*Recorded data*:

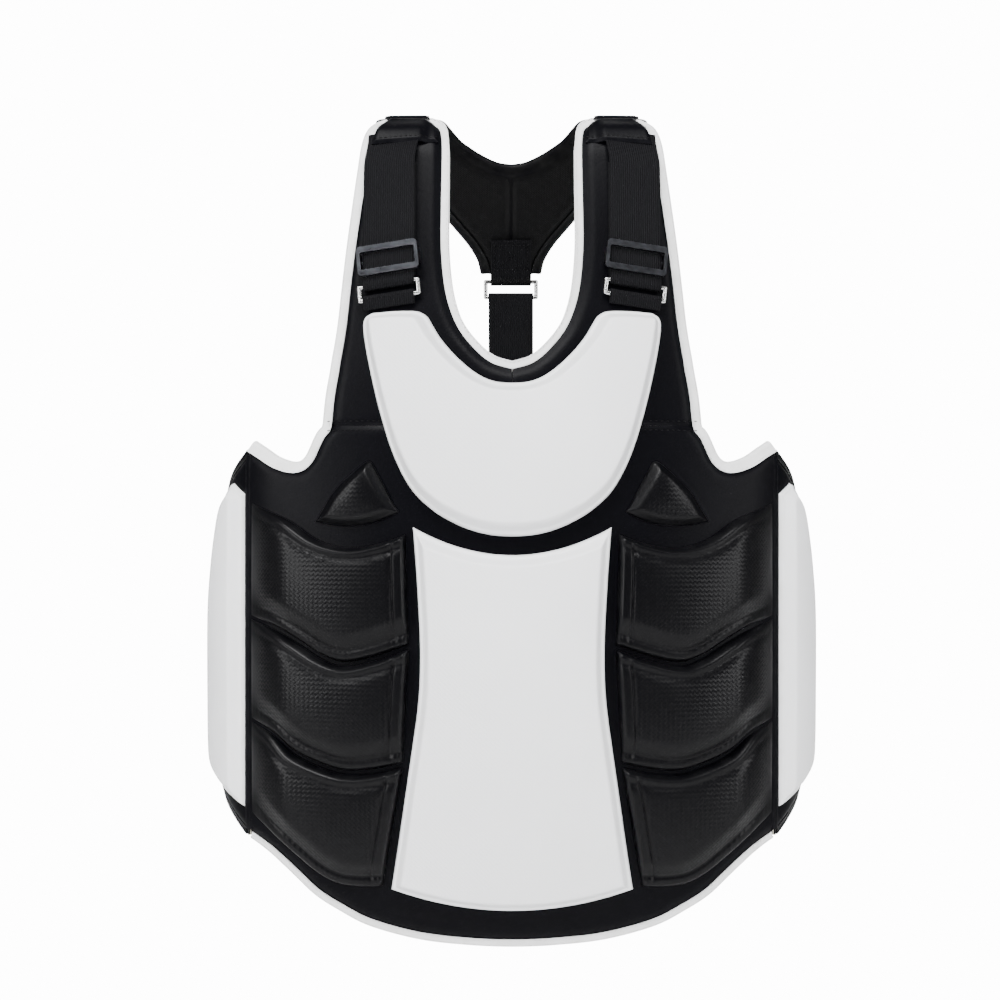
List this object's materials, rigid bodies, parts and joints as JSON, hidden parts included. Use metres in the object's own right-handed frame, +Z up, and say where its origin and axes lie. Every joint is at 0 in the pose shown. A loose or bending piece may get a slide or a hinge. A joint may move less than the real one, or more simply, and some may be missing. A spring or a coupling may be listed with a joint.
{
  "type": "chest protector",
  "caption": "Padded front body protector for pad work, with side wings, a shoulder yoke, adjustable shoulder webbing and a wrap-round waist belt.",
  "frame": {"origin": "midway between the two shoulder tops, on the face that rests on the wearer", "axes": "+Z up, -Y out of the wearer's chest, +X towards the wearer's left arm"},
  "size_m": [0.4596, 0.2541, 0.6173],
  "materials": {
    "lining_cloth": "woven mesh lining",
    "board_foam": "dense closed-cell foam",
    "pad_foam": "closed-cell foam",
    "white_leather": "satin synthetic leather with a fine weave emboss",
    "black_leather": "satin synthetic leather",
    "embossed_leather": "satin synthetic leather with a diamond weave emboss",
    "white_binding": "smooth binding tape",
    "black_binding": "smooth binding tape",
    "webbing": "ribbed elastic webbing",
    "slider_metal": "gunmetal plated slider",
    "ring_metal": "nickel plated wire",
    "hook_and_pile": "hook and pile tape",
    "belt_fabric": "padded elastic belt"
  },
  "bodies": {
    "shell": {"trunk_lining": "lining_cloth", "trunk_board": "board_foam", "trunk_cover": "black_leather", "flap_lining_left": "lining_cloth", "flap_lining_right": "lining_cloth", "flap_board_left": "board_foam", "flap_board_right": "board_foam", "flap_cover_left": "black_leather", "flap_cover_right": "black_leather", "shoulder_cap_left": "black_leather", "shoulder_cap_right": "black_leather", "chest_pad_foam": "pad_foam", "chest_pad_cover": "white_leather", "belly_pad_foam": "pad_foam", "belly_pad_cover": "white_leather", "rib_foams_left": "pad_foam", "rib_foams_right": "pad_foam", "upper_rib_cover_left": "embossed_leather", "upper_rib_cover_right": "embossed_leather", "middle_rib_cover_left": "embossed_leather", "middle_rib_cover_right": "embossed_leather", "lower_rib_cover_left": "embossed_leather", "lower_rib_cover_right": "embossed_leather", "corner_pad_cover_left": "embossed_leather", "corner_pad_cover_right": "embossed_leather", "neck_binding": "white_binding", "hem_binding": "white_binding", "armhole_binding_left": "white_binding", "armhole_binding_right": "white_binding", "shoulder_webbing_left": "webbing", "shoulder_webbing_right": "webbing", "ring_tab_left": "webbing", "ring_tab_right": "webbing", "ring_left": "ring_metal", "ring_right": "ring_metal"},
    "left_wing": {"wing_lining_left": "lining_cloth", "wing_board_left": "board_foam", "wing_cover_left": "black_leather", "wing_pad_foam_left": "pad_foam", "wing_pad_cover_left": "white_leather"},
    "right_wing": {"wing_lining_right": "lining_cloth", "wing_board_right": "board_foam", "wing_cover_right": "black_leather", "wing_pad_foam_right": "pad_foam", "wing_pad_cover_right": "white_leather", "belt_tab": "belt_fabric", "belt_pile_patch": "hook_and_pile"},
    "belt": {"belt": "belt_fabric", "belt_hook_patch": "hook_and_pile"},
    "yoke": {"yoke_lining": "lining_cloth", "yoke_board": "board_foam", "yoke_cover": "black_leather", "yoke_binding": "black_binding", "yoke_tab": "webbing"},
    "back_ring": {"back_ring": "ring_metal"},
    "back_strap": {"back_strap": "webbing", "back_strap_patch": "hook_and_pile"},
    "slider_left": {"slider_left": "slider_metal"},
    "slider_right": {"slider_right": "slider_metal"}
  },
  "joints": [
    {"name": "belt_opening", "type": "hinge", "parent": "left_wing", "child": "belt", "pos_m": [0.2208, 0.0076, -0.415], "axis": [0, 0, -1], "range_deg": [0, 95]},
    {"name": "left_wing_flex", "type": "hinge", "parent": "shell", "child": "left_wing", "pos_m": [0.193, -0.0512, -0.38], "axis": [0, 0, -1], "range_deg": [0, 25]},
    {"name": "right_wing_flex", "type": "hinge", "parent": "shell", "child": "right_wing", "pos_m": [-0.193, -0.0512, -0.38], "axis": [0, 0, 1], "range_deg": [0, 25]},
    {"name": "yoke_fold", "type": "hinge", "parent": "shell", "child": "yoke", "pos_m": [0, -0.0216, -0.0053], "axis": [-1, 0, 0], "range_deg": [0, 35]},
    {"name": "back_ring_swing", "type": "hinge", "parent": "yoke", "child": "back_ring", "pos_m": [0, 0.1185, -0.10603], "axis": [-1, 0, 0], "range_deg": [0, 15]},
    {"name": "back_strap_swing", "type": "hinge", "parent": "back_ring", "child": "back_strap", "pos_m": [0, 0.1185, -0.11843], "axis": [-1, 0, 0], "range_deg": [-35, 0]},
    {"name": "left_slider_travel", "type": "slide", "parent": "shell", "child": "slider_left", "axis": [0, 0.1954, 0.9807], "range_m": [0, 0.05]},
    {"name": "right_slider_travel", "type": "slide", "parent": "shell", "child": "slider_right", "axis": [0, 0.1954, 0.9807], "range_m": [0, 0.05]}
  ],
  "couplings": [
    {"joint": "left_wing_flex", "follows": "belt_opening", "ratio": 0.25},
    {"joint": "right_wing_flex", "follows": "belt_opening", "ratio": 0.25},
    {"joint": "back_strap_swing", "follows": "yoke_fold", "ratio": -1}
  ]
}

*Problem requirements*:
All the data must be duplicated exactly, with nothing added or removed.

*Complete answer*:
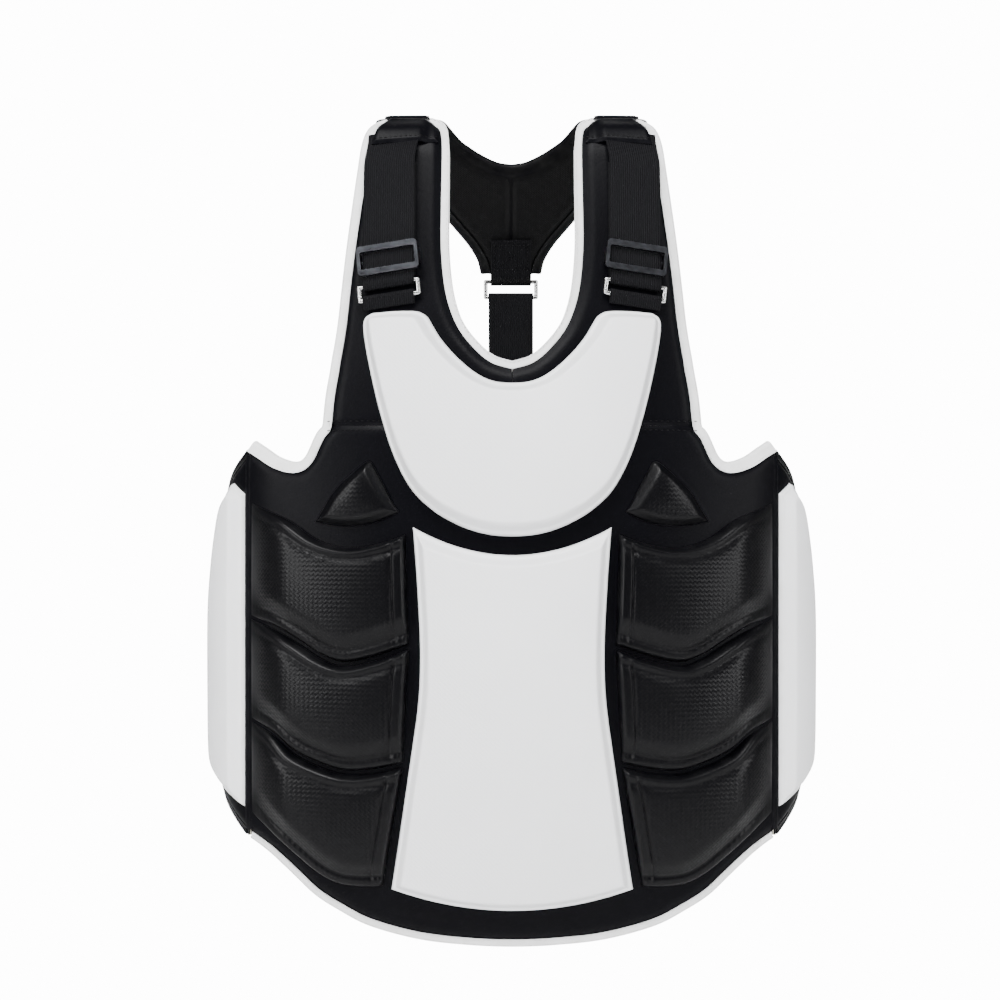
List this object's materials, rigid bodies, parts and joints as JSON, hidden parts included. Use metres in the object's own right-handed frame, +Z up, and say where its origin and axes lie. Every joint is at 0 in the pose shown. A loose or bending piece may get a slide or a hinge. A joint may move less than the real one, or more simply, and some may be missing. A spring or a coupling may be listed with a joint.
{
  "type": "chest protector",
  "caption": "Padded front body protector for pad work, with side wings, a shoulder yoke, adjustable shoulder webbing and a wrap-round waist belt.",
  "frame": {"origin": "midway between the two shoulder tops, on the face that rests on the wearer", "axes": "+Z up, -Y out of the wearer's chest, +X towards the wearer's left arm"},
  "size_m": [0.4596, 0.2541, 0.6173],
  "materials": {
    "lining_cloth": "woven mesh lining",
    "board_foam": "dense closed-cell foam",
    "pad_foam": "closed-cell foam",
    "white_leather": "satin synthetic leather with a fine weave emboss",
    "black_leather": "satin synthetic leather",
    "embossed_leather": "satin synthetic leather with a diamond weave emboss",
    "white_binding": "smooth binding tape",
    "black_binding": "smooth binding tape",
    "webbing": "ribbed elastic webbing",
    "slider_metal": "gunmetal plated slider",
    "ring_metal": "nickel plated wire",
    "hook_and_pile": "hook and pile tape",
    "belt_fabric": "padded elastic belt"
  },
  "bodies": {
    "shell": {"trunk_lining": "lining_cloth", "trunk_board": "board_foam", "trunk_cover": "black_leather", "flap_lining_left": "lining_cloth", "flap_lining_right": "lining_cloth", "flap_board_left": "board_foam", "flap_board_right": "board_foam", "flap_cover_left": "black_leather", "flap_cover_right": "black_leather", "shoulder_cap_left": "black_leather", "shoulder_cap_right": "black_leather", "chest_pad_foam": "pad_foam", "chest_pad_cover": "white_leather", "belly_pad_foam": "pad_foam", "belly_pad_cover": "white_leather", "rib_foams_left": "pad_foam", "rib_foams_right": "pad_foam", "upper_rib_cover_left": "embossed_leather", "upper_rib_cover_right": "embossed_leather", "middle_rib_cover_left": "embossed_leather", "middle_rib_cover_right": "embossed_leather", "lower_rib_cover_left": "embossed_leather", "lower_rib_cover_right": "embossed_leather", "corner_pad_cover_left": "embossed_leather", "corner_pad_cover_right": "embossed_leather", "neck_binding": "white_binding", "hem_binding": "white_binding", "armhole_binding_left": "white_binding", "armhole_binding_right": "white_binding", "shoulder_webbing_left": "webbing", "shoulder_webbing_right": "webbing", "ring_tab_left": "webbing", "ring_tab_right": "webbing", "ring_left": "ring_metal", "ring_right": "ring_metal"},
    "left_wing": {"wing_lining_left": "lining_cloth", "wing_board_left": "board_foam", "wing_cover_left": "black_leather", "wing_pad_foam_left": "pad_foam", "wing_pad_cover_left": "white_leather"},
    "right_wing": {"wing_lining_right": "lining_cloth", "wing_board_right": "board_foam", "wing_cover_right": "black_leather", "wing_pad_foam_right": "pad_foam", "wing_pad_cover_right": "white_leather", "belt_tab": "belt_fabric", "belt_pile_patch": "hook_and_pile"},
    "belt": {"belt": "belt_fabric", "belt_hook_patch": "hook_and_pile"},
    "yoke": {"yoke_lining": "lining_cloth", "yoke_board": "board_foam", "yoke_cover": "black_leather", "yoke_binding": "black_binding", "yoke_tab": "webbing"},
    "back_ring": {"back_ring": "ring_metal"},
    "back_strap": {"back_strap": "webbing", "back_strap_patch": "hook_and_pile"},
    "slider_left": {"slider_left": "slider_metal"},
    "slider_right": {"slider_right": "slider_metal"}
  },
  "joints": [
    {"name": "belt_opening", "type": "hinge", "parent": "left_wing", "child": "belt", "pos_m": [0.2208, 0.0076, -0.415], "axis": [0, 0, -1], "range_deg": [0, 95]},
    {"name": "left_wing_flex", "type": "hinge", "parent": "shell", "child": "left_wing", "pos_m": [0.193, -0.0512, -0.38], "axis": [0, 0, -1], "range_deg": [0, 25]},
    {"name": "right_wing_flex", "type": "hinge", "parent": "shell", "child": "right_wing", "pos_m": [-0.193, -0.0512, -0.38], "axis": [0, 0, 1], "range_deg": [0, 25]},
    {"name": "yoke_fold", "type": "hinge", "parent": "shell", "child": "yoke", "pos_m": [0, -0.0216, -0.0053], "axis": [-1, 0, 0], "range_deg": [0, 35]},
    {"name": "back_ring_swing", "type": "hinge", "parent": "yoke", "child": "back_ring", "pos_m": [0, 0.1185, -0.10603], "axis": [-1, 0, 0], "range_deg": [0, 15]},
    {"name": "back_strap_swing", "type": "hinge", "parent": "back_ring", "child": "back_strap", "pos_m": [0, 0.1185, -0.11843], "axis": [-1, 0, 0], "range_deg": [-35, 0]},
    {"name": "left_slider_travel", "type": "slide", "parent": "shell", "child": "slider_left", "axis": [0, 0.1954, 0.9807], "range_m": [0, 0.05]},
    {"name": "right_slider_travel", "type": "slide", "parent": "shell", "child": "slider_right", "axis": [0, 0.1954, 0.9807], "range_m": [0, 0.05]}
  ],
  "couplings": [
    {"joint": "left_wing_flex", "follows": "belt_opening", "ratio": 0.25},
    {"joint": "right_wing_flex", "follows": "belt_opening", "ratio": 0.25},
    {"joint": "back_strap_swing", "follows": "yoke_fold", "ratio": -1}
  ]
}